* [WRITTEN TASK]:
The data below is to be returned in full and exactly.

* [DATA]:
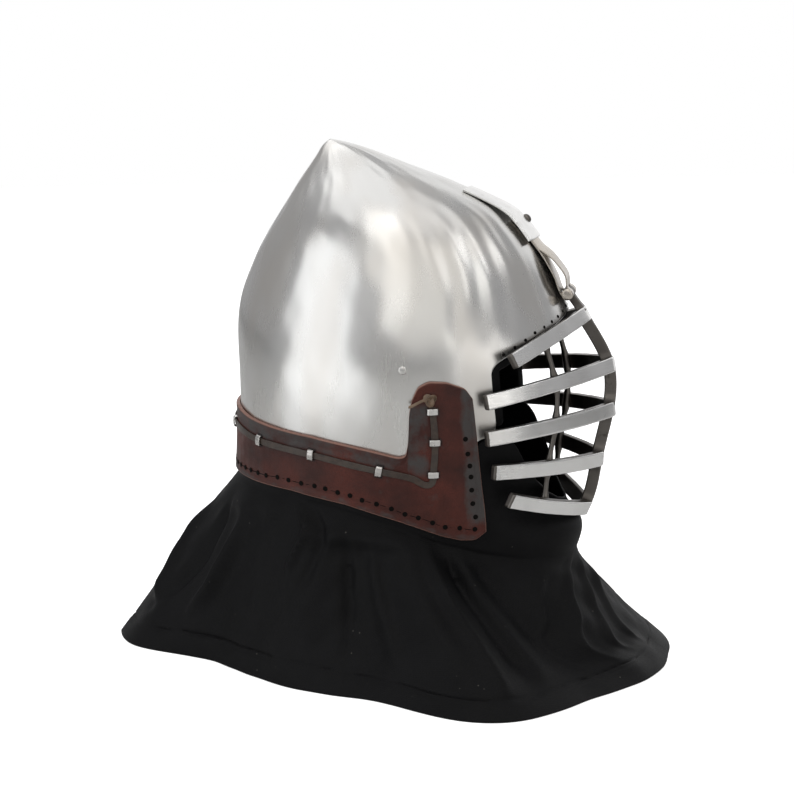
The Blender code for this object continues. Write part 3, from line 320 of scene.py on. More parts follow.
# Smaller folds of the cloth: half breadth in degrees, height, and a line of shares and degrees. All their
# heights and breadths are multiplied by the first two numbers.
CREASE_DEPTH = 1.9
CREASE_BREADTH = 0.8
CLOTH_CREASES = (
    (3.2, 0.0065, ((0.02, 65.5), (0.27, 63.7), (0.46, 60.8), (0.69, 58.1), (0.87, 57.7), (0.97, 57.5))),
    (3.6, -0.0070, ((0.02, 57.0), (0.27, 55.5), (0.46, 53.0), (0.69, 50.6), (0.90, 50.0), (0.97, 50.0))),
    (6.0, -0.0050, ((0.02, 47.0), (0.29, 43.9), (0.59, 38.0), (0.85, 36.0))),
    (2.2, 0.0038, ((0.02, 6.0), (0.25, 19.1), (0.49, 25.4), (0.70, 27.8), (0.85, 20.0))),
    (2.0, 0.0034, ((0.05, 0.0), (0.22, 6.4), (0.40, 12.8), (0.54, 16.5), (0.68, 19.0), (0.84, 11.0))),
    (2.0, 0.0030, ((0.10, -9.0), (0.30, -1.0), (0.50, 5.5), (0.68, 9.0), (0.86, 2.0))),
    (2.0, 0.0026, ((0.10, 22.0), (0.30, 30.0), (0.50, 34.0), (0.70, 37.0), (0.86, 31.0))),
    (3.0, 0.0045, ((0.15, 178.0), (0.50, 174.7), (0.84, 166.7))),
    (3.0, 0.0045, ((0.15, 149.0), (0.51, 153.1), (0.82, 160.3))),
    (2.6, -0.0035, ((0.10, 162.0), (0.50, 164.0), (0.84, 172.0))),
    (2.4, 0.0032, ((0.02, 124.3), (0.17, 117.4), (0.26, 119.1), (0.45, 122.0))),
    (2.6, -0.0028, ((0.02, 118.0), (0.17, 111.0), (0.30, 112.0), (0.50, 115.0))),
    (3.0, 0.0030, ((0.10, 90.0), (0.40, 86.0), (0.75, 80.0), (0.92, 79.0))),
    (2.8, -0.0030, ((0.10, 101.0), (0.40, 98.0), (0.75, 95.0), (0.92, 95.0))),
    (3.4, 0.0060, ((0.02, -68.0), (0.30, -65.0), (0.60, -60.0), (0.92, -58.0))),
    (3.6, -0.0060, ((0.02, -58.0), (0.30, -55.0), (0.60, -51.0), (0.92, -50.0))),
    (2.4, 0.0036, ((0.04, -30.0), (0.30, -36.0), (0.55, -34.0), (0.85, -40.0))),
    (2.2, 0.0030, ((0.04, -17.0), (0.30, -24.0), (0.55, -23.0), (0.85, -29.0))),
    (2.8, 0.0040, ((0.04, -120.0), (0.25, -114.0), (0.50, -118.0))),
    (2.8, -0.0030, ((0.04, -110.0), (0.25, -105.0), (0.50, -108.0))),
    (3.0, 0.0045, ((0.15, -146.0), (0.50, -152.0), (0.84, -158.0))),
    (3.0, 0.0036, ((0.10, -92.0), (0.45, -86.0), (0.92, -82.0))),
)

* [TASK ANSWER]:
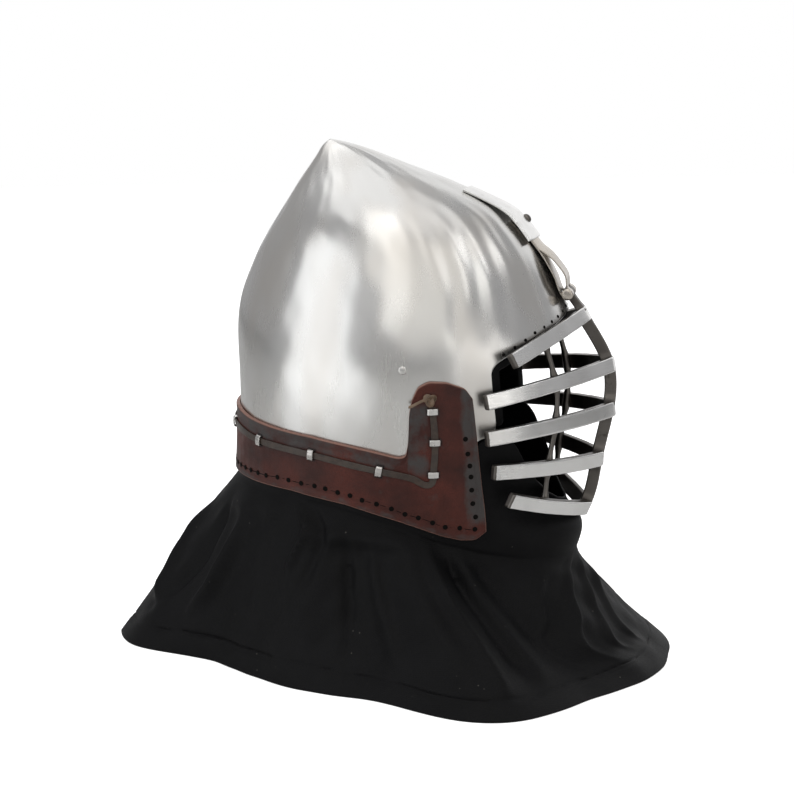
The Blender code for this object continues. Write part 3, from line 320 of scene.py on. More parts follow.
# Smaller folds of the cloth: half breadth in degrees, height, and a line of shares and degrees. All their
# heights and breadths are multiplied by the first two numbers.
CREASE_DEPTH = 1.9
CREASE_BREADTH = 0.8
CLOTH_CREASES = (
    (3.2, 0.0065, ((0.02, 65.5), (0.27, 63.7), (0.46, 60.8), (0.69, 58.1), (0.87, 57.7), (0.97, 57.5))),
    (3.6, -0.0070, ((0.02, 57.0), (0.27, 55.5), (0.46, 53.0), (0.69, 50.6), (0.90, 50.0), (0.97, 50.0))),
    (6.0, -0.0050, ((0.02, 47.0), (0.29, 43.9), (0.59, 38.0), (0.85, 36.0))),
    (2.2, 0.0038, ((0.02, 6.0), (0.25, 19.1), (0.49, 25.4), (0.70, 27.8), (0.85, 20.0))),
    (2.0, 0.0034, ((0.05, 0.0), (0.22, 6.4), (0.40, 12.8), (0.54, 16.5), (0.68, 19.0), (0.84, 11.0))),
    (2.0, 0.0030, ((0.10, -9.0), (0.30, -1.0), (0.50, 5.5), (0.68, 9.0), (0.86, 2.0))),
    (2.0, 0.0026, ((0.10, 22.0), (0.30, 30.0), (0.50, 34.0), (0.70, 37.0), (0.86, 31.0))),
    (3.0, 0.0045, ((0.15, 178.0), (0.50, 174.7), (0.84, 166.7))),
    (3.0, 0.0045, ((0.15, 149.0), (0.51, 153.1), (0.82, 160.3))),
    (2.6, -0.0035, ((0.10, 162.0), (0.50, 164.0), (0.84, 172.0))),
    (2.4, 0.0032, ((0.02, 124.3), (0.17, 117.4), (0.26, 119.1), (0.45, 122.0))),
    (2.6, -0.0028, ((0.02, 118.0), (0.17, 111.0), (0.30, 112.0), (0.50, 115.0))),
    (3.0, 0.0030, ((0.10, 90.0), (0.40, 86.0), (0.75, 80.0), (0.92, 79.0))),
    (2.8, -0.0030, ((0.10, 101.0), (0.40, 98.0), (0.75, 95.0), (0.92, 95.0))),
    (3.4, 0.0060, ((0.02, -68.0), (0.30, -65.0), (0.60, -60.0), (0.92, -58.0))),
    (3.6, -0.0060, ((0.02, -58.0), (0.30, -55.0), (0.60, -51.0), (0.92, -50.0))),
    (2.4, 0.0036, ((0.04, -30.0), (0.30, -36.0), (0.55, -34.0), (0.85, -40.0))),
    (2.2, 0.0030, ((0.04, -17.0), (0.30, -24.0), (0.55, -23.0), (0.85, -29.0))),
    (2.8, 0.0040, ((0.04, -120.0), (0.25, -114.0), (0.50, -118.0))),
    (2.8, -0.0030, ((0.04, -110.0), (0.25, -105.0), (0.50, -108.0))),
    (3.0, 0.0045, ((0.15, -146.0), (0.50, -152.0), (0.84, -158.0))),
    (3.0, 0.0036, ((0.10, -92.0), (0.45, -86.0), (0.92, -82.0))),
)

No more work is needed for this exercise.